• _Task directions_
Copy exactly, please, the lines of the data from its start through the line containing "---- Clamp knobs".

-- Start Dataset section --

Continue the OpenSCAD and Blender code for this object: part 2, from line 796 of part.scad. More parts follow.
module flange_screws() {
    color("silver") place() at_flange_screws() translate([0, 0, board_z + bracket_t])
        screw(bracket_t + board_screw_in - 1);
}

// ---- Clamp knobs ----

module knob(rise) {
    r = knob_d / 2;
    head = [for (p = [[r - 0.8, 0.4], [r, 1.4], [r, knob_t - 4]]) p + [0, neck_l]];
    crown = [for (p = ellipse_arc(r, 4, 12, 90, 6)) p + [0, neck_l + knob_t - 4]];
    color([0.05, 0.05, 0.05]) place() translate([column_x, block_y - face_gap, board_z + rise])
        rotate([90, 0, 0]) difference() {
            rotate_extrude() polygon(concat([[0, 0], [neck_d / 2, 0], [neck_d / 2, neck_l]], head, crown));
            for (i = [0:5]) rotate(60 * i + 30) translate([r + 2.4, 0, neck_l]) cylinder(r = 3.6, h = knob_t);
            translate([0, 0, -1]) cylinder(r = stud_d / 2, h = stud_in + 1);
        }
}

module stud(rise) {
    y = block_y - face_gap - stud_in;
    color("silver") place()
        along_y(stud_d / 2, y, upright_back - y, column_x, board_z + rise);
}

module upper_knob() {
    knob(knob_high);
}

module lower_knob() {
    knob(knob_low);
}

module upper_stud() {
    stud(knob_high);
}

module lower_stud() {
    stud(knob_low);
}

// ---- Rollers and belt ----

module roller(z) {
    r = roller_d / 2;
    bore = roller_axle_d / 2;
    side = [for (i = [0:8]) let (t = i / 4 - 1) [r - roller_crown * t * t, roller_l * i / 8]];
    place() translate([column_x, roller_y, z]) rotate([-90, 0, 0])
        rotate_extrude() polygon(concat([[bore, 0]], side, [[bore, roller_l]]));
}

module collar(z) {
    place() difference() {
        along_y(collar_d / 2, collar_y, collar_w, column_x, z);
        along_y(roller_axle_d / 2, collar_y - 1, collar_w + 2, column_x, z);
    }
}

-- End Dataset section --

• _The answer_
Continue the OpenSCAD and Blender code for this object: part 2, from line 796 of part.scad. More parts follow.
module flange_screws() {
    color("silver") place() at_flange_screws() translate([0, 0, board_z + bracket_t])
        screw(bracket_t + board_screw_in - 1);
}

// ---- Clamp knobs ----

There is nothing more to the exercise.